### Task
Start at the line containing "1.5, (-16, 93))" and stop at the line containing "obj.parent = empty"; copy those lines exactly, both ends included, and no others.

### Data excerpts
════
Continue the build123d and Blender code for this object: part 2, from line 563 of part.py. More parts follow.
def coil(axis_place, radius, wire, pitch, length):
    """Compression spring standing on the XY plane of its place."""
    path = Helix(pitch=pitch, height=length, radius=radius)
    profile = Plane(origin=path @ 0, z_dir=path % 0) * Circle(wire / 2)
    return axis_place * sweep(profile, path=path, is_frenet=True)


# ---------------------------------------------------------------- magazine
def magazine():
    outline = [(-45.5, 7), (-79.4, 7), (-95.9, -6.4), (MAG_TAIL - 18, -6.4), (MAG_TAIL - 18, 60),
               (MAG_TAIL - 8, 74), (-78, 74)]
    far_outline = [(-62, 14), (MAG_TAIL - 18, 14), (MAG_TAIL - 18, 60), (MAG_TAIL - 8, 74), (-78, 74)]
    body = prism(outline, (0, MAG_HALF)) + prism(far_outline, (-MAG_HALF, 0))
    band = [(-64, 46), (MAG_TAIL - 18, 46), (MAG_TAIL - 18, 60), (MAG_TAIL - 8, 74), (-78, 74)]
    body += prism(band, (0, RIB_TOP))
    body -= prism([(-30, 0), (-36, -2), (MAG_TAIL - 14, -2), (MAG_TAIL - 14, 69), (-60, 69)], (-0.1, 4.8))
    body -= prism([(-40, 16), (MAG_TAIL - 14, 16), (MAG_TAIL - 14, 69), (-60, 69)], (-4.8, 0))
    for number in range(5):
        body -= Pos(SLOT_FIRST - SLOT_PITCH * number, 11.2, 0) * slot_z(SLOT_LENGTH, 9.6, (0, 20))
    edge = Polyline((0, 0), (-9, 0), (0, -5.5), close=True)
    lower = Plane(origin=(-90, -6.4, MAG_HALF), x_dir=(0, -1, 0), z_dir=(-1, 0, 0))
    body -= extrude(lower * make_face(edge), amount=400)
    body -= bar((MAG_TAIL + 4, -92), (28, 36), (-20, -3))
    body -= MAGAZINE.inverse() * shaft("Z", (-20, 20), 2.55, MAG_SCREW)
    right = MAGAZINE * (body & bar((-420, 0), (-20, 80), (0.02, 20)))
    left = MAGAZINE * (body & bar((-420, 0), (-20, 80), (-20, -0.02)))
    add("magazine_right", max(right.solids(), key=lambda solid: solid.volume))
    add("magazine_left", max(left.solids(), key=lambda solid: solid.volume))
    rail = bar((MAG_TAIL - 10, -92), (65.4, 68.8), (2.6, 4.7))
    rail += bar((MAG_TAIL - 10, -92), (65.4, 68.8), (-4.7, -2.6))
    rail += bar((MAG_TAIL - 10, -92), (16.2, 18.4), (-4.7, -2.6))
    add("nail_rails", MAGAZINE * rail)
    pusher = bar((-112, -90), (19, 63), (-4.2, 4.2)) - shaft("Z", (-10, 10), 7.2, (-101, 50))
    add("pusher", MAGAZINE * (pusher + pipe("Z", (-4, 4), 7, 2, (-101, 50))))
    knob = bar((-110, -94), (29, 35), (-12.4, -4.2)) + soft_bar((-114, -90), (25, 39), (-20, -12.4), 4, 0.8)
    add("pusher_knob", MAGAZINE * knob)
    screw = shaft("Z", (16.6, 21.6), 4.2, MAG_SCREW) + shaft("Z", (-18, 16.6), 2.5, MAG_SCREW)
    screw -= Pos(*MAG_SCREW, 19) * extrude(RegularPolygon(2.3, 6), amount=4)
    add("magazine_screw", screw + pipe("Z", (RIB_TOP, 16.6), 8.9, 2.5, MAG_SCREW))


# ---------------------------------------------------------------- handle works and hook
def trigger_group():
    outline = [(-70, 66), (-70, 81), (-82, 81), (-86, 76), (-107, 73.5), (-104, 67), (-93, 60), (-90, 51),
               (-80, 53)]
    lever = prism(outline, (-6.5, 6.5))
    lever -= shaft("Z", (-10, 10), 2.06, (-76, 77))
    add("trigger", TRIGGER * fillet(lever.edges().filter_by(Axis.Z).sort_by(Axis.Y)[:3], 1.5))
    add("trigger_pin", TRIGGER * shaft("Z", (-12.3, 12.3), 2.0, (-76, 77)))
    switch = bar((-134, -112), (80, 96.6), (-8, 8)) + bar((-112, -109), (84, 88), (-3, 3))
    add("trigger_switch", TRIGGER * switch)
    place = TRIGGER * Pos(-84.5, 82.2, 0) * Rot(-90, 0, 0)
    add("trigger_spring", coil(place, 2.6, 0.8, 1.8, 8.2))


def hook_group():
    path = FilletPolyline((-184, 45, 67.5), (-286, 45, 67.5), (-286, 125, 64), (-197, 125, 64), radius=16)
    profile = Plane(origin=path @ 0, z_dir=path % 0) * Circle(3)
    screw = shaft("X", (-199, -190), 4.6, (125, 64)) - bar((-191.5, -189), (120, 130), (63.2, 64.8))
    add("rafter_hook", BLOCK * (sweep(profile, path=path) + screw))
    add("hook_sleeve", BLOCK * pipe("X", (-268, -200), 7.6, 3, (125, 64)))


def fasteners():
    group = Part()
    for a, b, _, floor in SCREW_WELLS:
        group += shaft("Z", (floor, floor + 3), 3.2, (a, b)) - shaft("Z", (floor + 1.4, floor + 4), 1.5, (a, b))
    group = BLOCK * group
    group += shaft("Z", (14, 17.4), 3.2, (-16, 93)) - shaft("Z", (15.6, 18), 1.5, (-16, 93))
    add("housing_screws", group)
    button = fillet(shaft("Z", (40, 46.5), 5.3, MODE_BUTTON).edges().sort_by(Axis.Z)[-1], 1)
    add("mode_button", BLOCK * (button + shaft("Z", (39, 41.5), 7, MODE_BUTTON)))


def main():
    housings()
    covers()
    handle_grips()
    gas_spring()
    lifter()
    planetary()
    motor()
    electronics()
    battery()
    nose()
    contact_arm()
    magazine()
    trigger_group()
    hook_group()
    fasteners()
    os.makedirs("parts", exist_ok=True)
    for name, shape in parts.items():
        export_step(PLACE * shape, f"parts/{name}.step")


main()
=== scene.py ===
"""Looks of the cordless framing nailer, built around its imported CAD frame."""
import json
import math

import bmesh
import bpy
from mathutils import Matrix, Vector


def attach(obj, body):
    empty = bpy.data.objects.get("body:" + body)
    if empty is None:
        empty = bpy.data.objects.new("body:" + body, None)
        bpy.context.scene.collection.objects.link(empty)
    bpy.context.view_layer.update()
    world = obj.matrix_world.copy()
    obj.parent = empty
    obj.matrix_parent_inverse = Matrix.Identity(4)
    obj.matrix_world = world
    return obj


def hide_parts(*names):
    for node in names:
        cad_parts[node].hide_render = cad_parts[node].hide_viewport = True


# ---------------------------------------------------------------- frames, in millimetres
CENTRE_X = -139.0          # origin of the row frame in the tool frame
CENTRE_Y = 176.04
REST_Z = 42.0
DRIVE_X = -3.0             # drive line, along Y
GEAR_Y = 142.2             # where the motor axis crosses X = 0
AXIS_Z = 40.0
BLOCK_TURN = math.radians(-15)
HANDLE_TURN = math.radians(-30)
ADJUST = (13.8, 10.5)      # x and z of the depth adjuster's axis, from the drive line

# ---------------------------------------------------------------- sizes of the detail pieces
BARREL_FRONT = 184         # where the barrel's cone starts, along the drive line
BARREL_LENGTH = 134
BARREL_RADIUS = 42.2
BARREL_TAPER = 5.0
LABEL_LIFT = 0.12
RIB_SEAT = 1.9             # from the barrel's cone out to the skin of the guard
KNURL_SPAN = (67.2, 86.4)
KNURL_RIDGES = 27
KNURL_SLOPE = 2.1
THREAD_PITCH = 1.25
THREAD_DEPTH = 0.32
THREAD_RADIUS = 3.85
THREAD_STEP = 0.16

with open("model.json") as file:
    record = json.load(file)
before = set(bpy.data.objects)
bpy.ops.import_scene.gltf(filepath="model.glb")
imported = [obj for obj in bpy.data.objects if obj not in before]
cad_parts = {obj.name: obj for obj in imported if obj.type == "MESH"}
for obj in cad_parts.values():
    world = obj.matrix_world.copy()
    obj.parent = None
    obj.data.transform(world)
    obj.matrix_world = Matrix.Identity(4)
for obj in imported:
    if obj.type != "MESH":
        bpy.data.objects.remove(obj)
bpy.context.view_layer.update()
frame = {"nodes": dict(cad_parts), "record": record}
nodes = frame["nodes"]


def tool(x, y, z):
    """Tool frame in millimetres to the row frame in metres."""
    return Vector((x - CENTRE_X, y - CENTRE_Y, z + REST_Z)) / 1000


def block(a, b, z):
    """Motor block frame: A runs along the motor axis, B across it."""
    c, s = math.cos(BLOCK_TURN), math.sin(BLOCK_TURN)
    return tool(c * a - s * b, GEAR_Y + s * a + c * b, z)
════
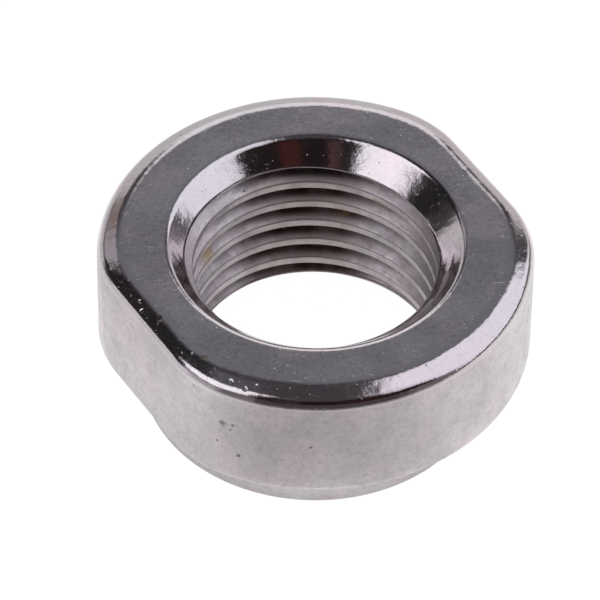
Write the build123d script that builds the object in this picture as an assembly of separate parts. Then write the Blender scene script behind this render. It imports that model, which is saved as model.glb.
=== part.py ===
════
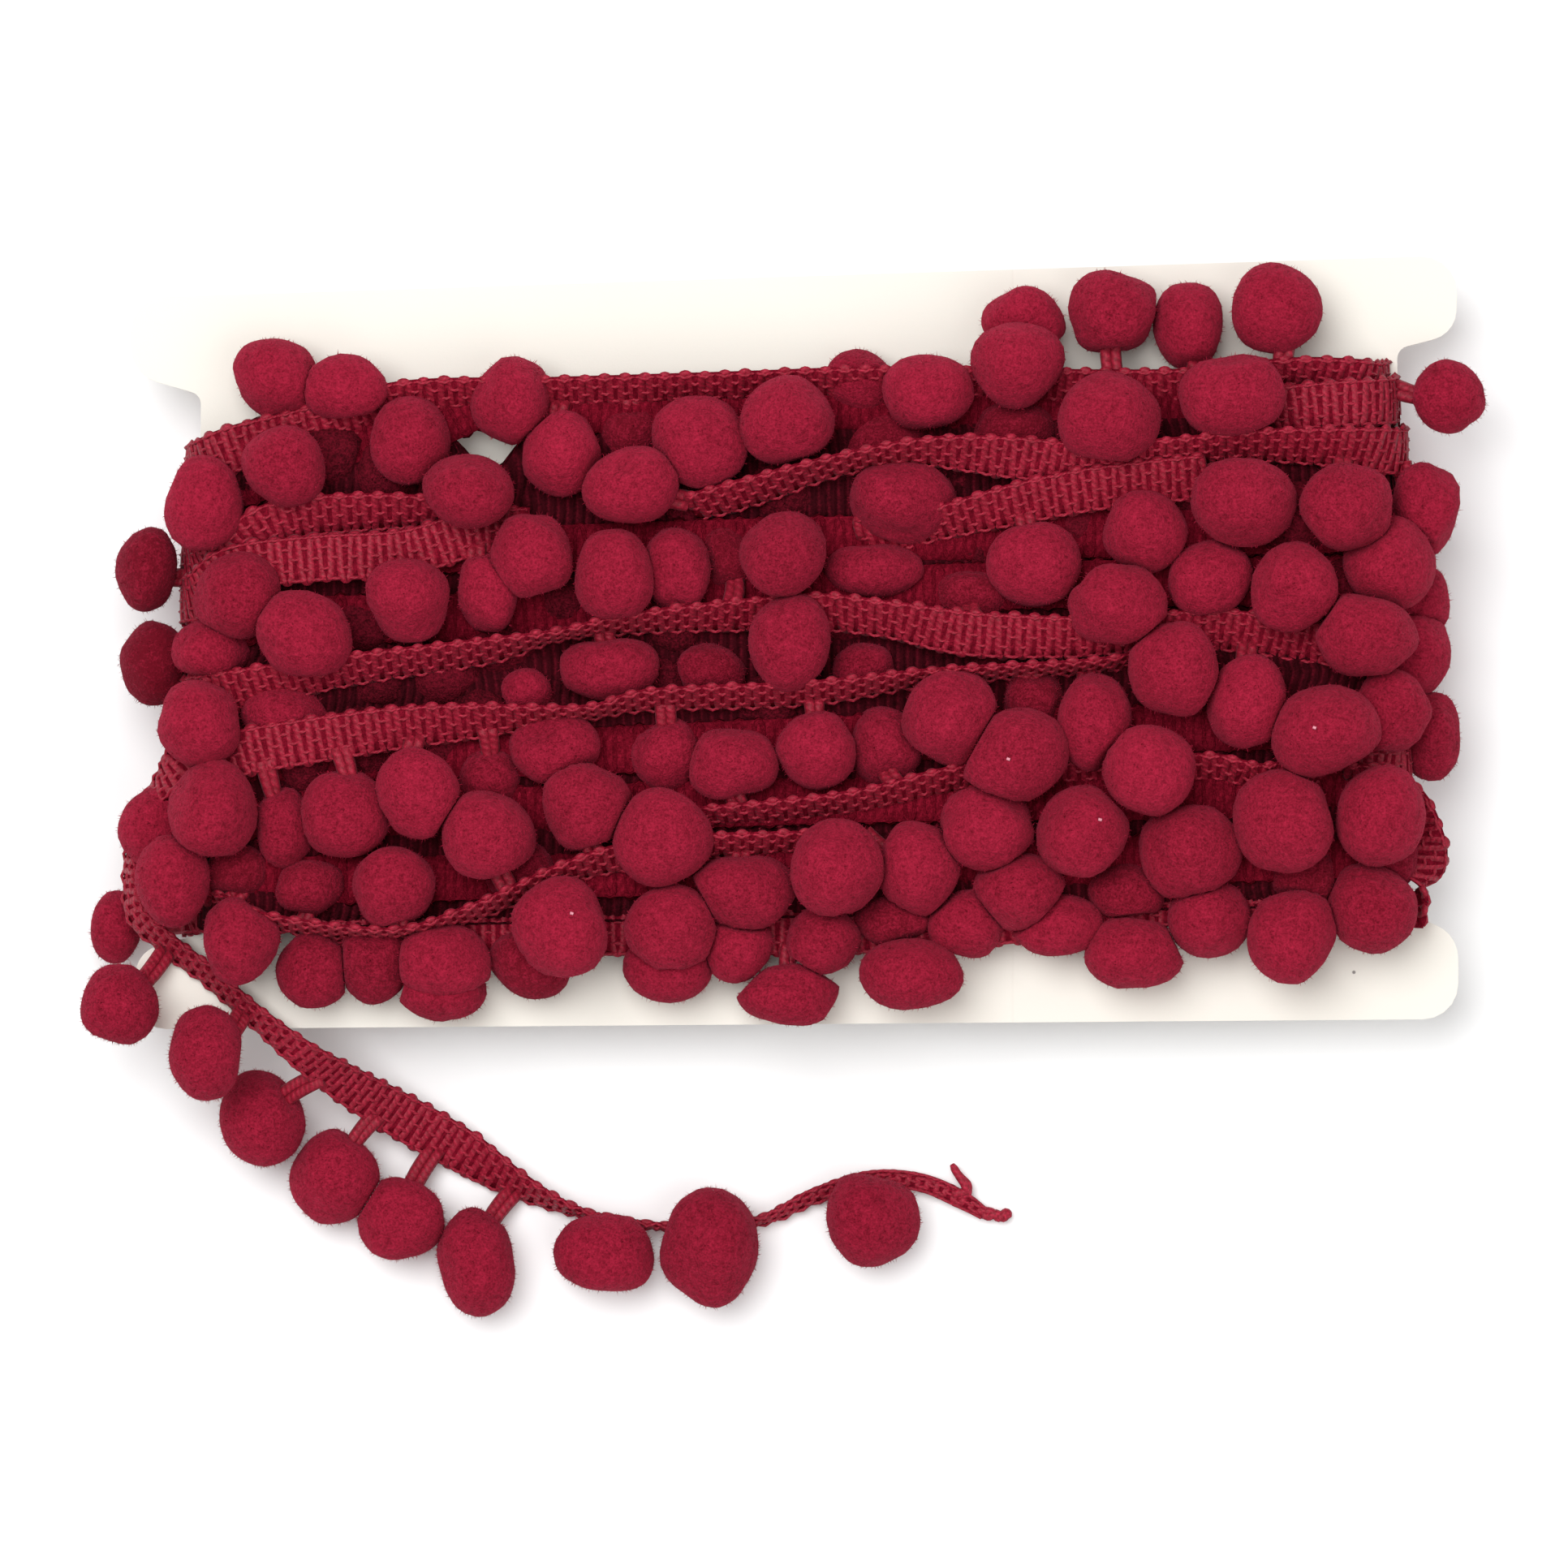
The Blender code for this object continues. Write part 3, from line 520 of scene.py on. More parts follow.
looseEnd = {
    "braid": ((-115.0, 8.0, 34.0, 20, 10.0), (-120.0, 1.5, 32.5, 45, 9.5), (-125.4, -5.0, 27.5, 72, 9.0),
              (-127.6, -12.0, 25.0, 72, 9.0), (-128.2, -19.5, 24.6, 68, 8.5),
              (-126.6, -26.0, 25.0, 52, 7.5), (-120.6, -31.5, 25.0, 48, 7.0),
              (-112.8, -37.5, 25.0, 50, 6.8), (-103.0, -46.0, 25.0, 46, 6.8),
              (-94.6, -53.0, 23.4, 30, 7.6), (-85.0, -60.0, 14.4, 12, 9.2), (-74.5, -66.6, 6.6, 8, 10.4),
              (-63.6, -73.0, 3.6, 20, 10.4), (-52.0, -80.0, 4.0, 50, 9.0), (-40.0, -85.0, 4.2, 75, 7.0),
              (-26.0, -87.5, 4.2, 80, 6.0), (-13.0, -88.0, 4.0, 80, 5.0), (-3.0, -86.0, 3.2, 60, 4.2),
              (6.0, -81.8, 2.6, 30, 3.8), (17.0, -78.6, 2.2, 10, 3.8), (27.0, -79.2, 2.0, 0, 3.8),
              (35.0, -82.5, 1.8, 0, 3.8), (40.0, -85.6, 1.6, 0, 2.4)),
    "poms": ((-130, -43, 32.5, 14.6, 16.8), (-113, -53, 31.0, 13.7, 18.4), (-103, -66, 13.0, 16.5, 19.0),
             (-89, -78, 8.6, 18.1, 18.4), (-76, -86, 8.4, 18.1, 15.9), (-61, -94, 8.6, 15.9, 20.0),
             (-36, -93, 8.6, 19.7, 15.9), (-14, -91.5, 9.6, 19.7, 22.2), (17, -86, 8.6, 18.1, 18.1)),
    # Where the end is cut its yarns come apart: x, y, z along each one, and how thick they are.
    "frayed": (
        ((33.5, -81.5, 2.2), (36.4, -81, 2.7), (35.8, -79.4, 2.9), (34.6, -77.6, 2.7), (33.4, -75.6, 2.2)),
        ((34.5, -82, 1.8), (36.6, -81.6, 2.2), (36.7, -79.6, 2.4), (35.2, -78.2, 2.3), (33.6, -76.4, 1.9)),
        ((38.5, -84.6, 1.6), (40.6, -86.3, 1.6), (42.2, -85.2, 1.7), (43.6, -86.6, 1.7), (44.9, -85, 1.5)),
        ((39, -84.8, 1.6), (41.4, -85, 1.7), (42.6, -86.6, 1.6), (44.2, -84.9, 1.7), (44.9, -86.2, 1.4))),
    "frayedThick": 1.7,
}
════
### Answer to the task
    group += shaft("Z", (14, 17.4), 3.2, (-16, 93)) - shaft("Z", (15.6, 18), 1.5, (-16, 93))
    add("housing_screws", group)
    button = fillet(shaft("Z", (40, 46.5), 5.3, MODE_BUTTON).edges().sort_by(Axis.Z)[-1], 1)
    add("mode_button", BLOCK * (button + shaft("Z", (39, 41.5), 7, MODE_BUTTON)))


def main():
    housings()
    covers()
    handle_grips()
    gas_spring()
    lifter()
    planetary()
    motor()
    electronics()
    battery()
    nose()
    contact_arm()
    magazine()
    trigger_group()
    hook_group()
    fasteners()
    os.makedirs("parts", exist_ok=True)
    for name, shape in parts.items():
        export_step(PLACE * shape, f"parts/{name}.step")


main()
=== scene.py ===
"""Looks of the cordless framing nailer, built around its imported CAD frame."""
import json
import math

import bmesh
import bpy
from mathutils import Matrix, Vector


def attach(obj, body):
    empty = bpy.data.objects.get("body:" + body)
    if empty is None:
        empty = bpy.data.objects.new("body:" + body, None)
        bpy.context.scene.collection.objects.link(empty)
    bpy.context.view_layer.update()
    world = obj.matrix_world.copy()
    obj.parent = empty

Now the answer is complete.